Hello @giannis.katsini,

I think your situation is different to the original one, or at least the root cause is different.

For reference, this is what happens in 2.0.x when a new scheduled job is triggered (it is not the same in 3.0 but it is also an internal detail, which is why it is not documented - it may change at any time):

  • Scheduler always runs on one of Zato servers, i.e. scheduler is a background gevent task running in one of Zato workers
  • Scheduler publishes a message to Redis pub/sub about the new job’s existence
  • All server processes are subscribed to pub/sub in Redis
  • One of server processes picks up the message and starts processing it
  • Processing may mean, for instance, running your service

What happens next depends entirely on what your service is doing.

We have tools used in commercial support to measure RAM consumption of various user-specific workloads using all Python JSON libraries. The reason we have such a specialized tool is that there is a vast discrepancy between them depending on how documents look like - but in principle, you can easily assume that it is not uncommon for the RAM usage to be 10x bigger than JSON files you are processing.

For instance, 500 MB of invoices can easily inflate to 5GB, this is how Python libraries work, it is completely outside of Zato. This is parsing alone, without any actual processing, iterations, look ups, transformation to your business objects or anything. Same goes for XML, this is not uncommon.

In some environments, I have also seen channels / outgoing connections configured to use JSON as data format (which means Zato would parse incoming data as JSON) and then services were parsing it anyway again, which means double the RAM usage.

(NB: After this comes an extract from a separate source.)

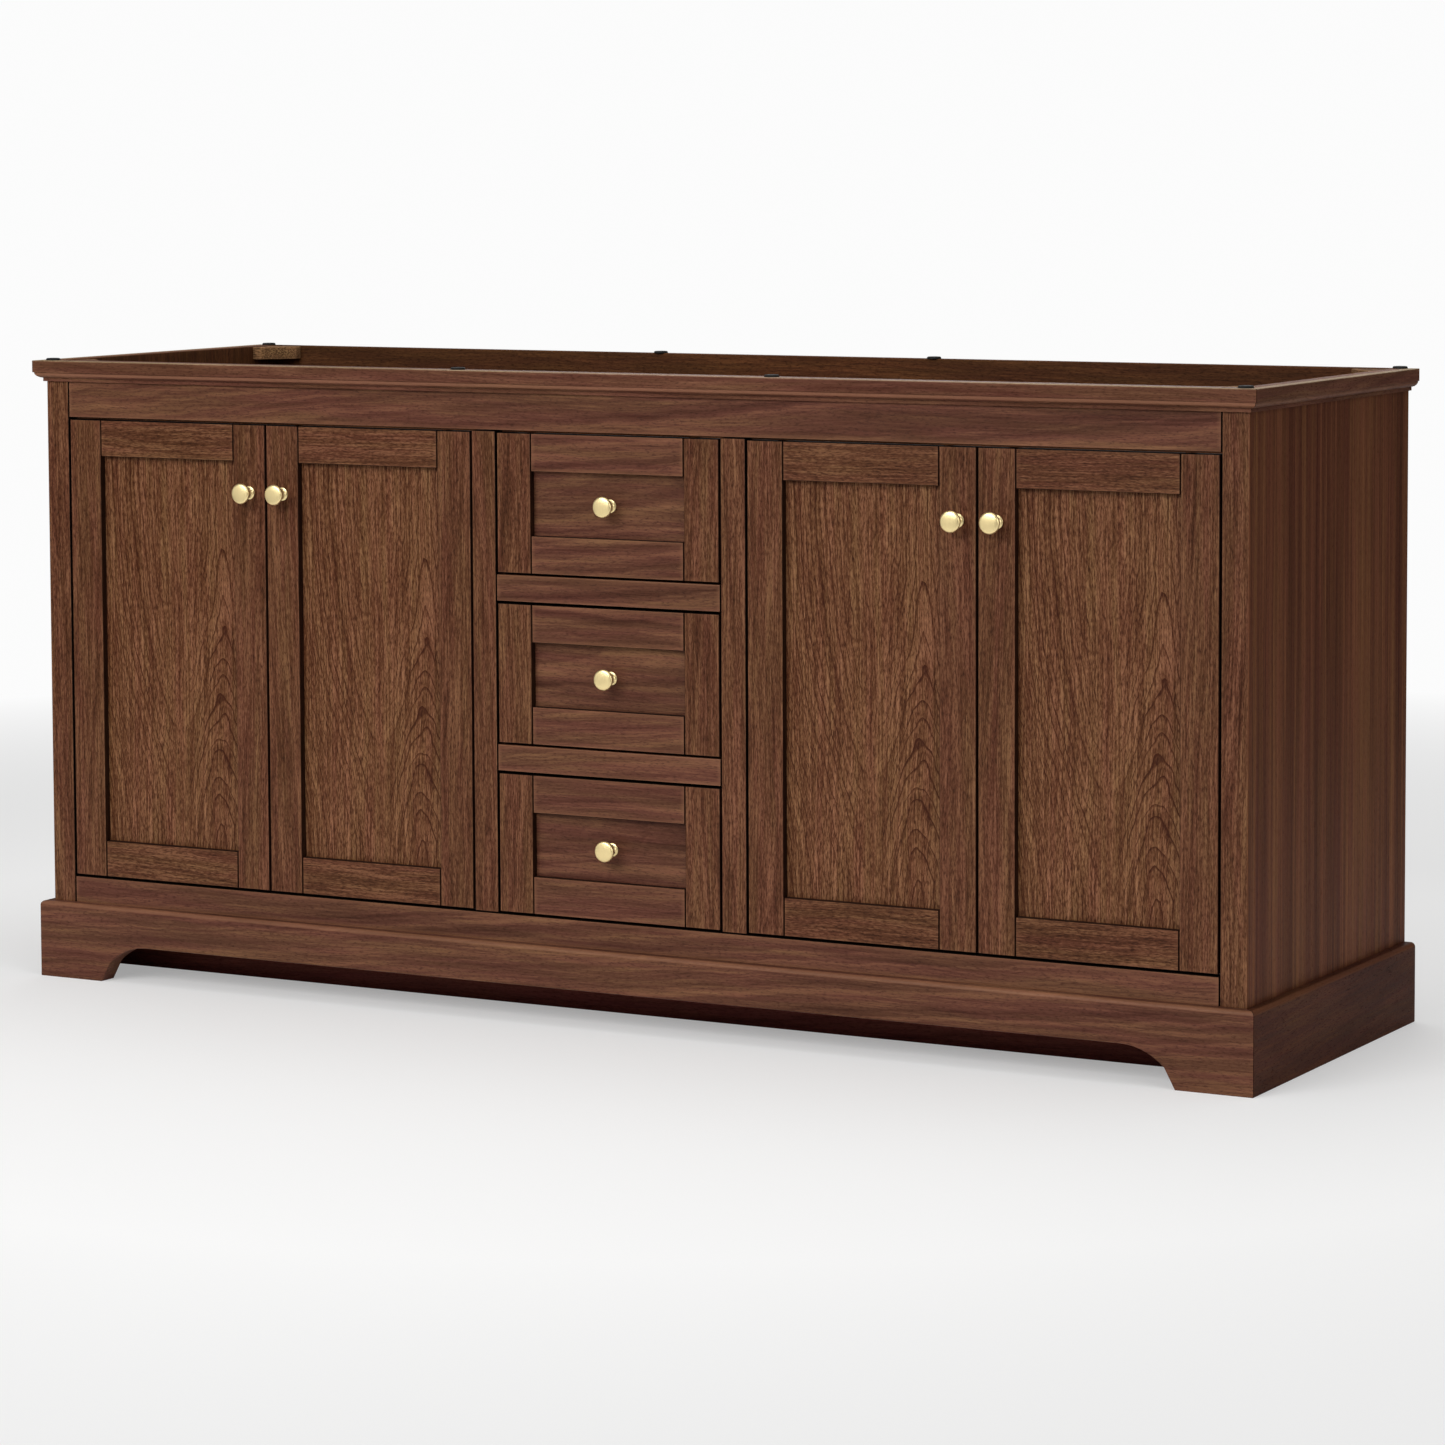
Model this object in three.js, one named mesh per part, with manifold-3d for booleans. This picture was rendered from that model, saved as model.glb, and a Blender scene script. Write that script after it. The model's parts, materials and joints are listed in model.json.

The best way to see if something is caused by Zato or not is simply to run 500 req/s with small JSON documents for a few hours. The RAM will stay the same. If you keep adding functionality and at one point you will note RAM usage increases, you will know this is something unrelated to Zato as such and there is something in the Python code of services that causes it.

Thus, the question is, how big are your documents and what your code is doing with them?

Also, I understand that you have two servers, but how many worker processes are assigned to either? (gunicorn_wokers in server.conf)

Thanks.


#10

Hey @dsuch.

Thank you for getting back so soon!

We’re running two servers with 2 workers configured. As of now, gunicorn is using close to 14gb of ram :frowning:

All that the job does is

  • Download XML from an external API
  • parse each XML node using lxml - we objectify the xml first
  • After each node has been parsed, we convert it to a standard json object and POST it to another API.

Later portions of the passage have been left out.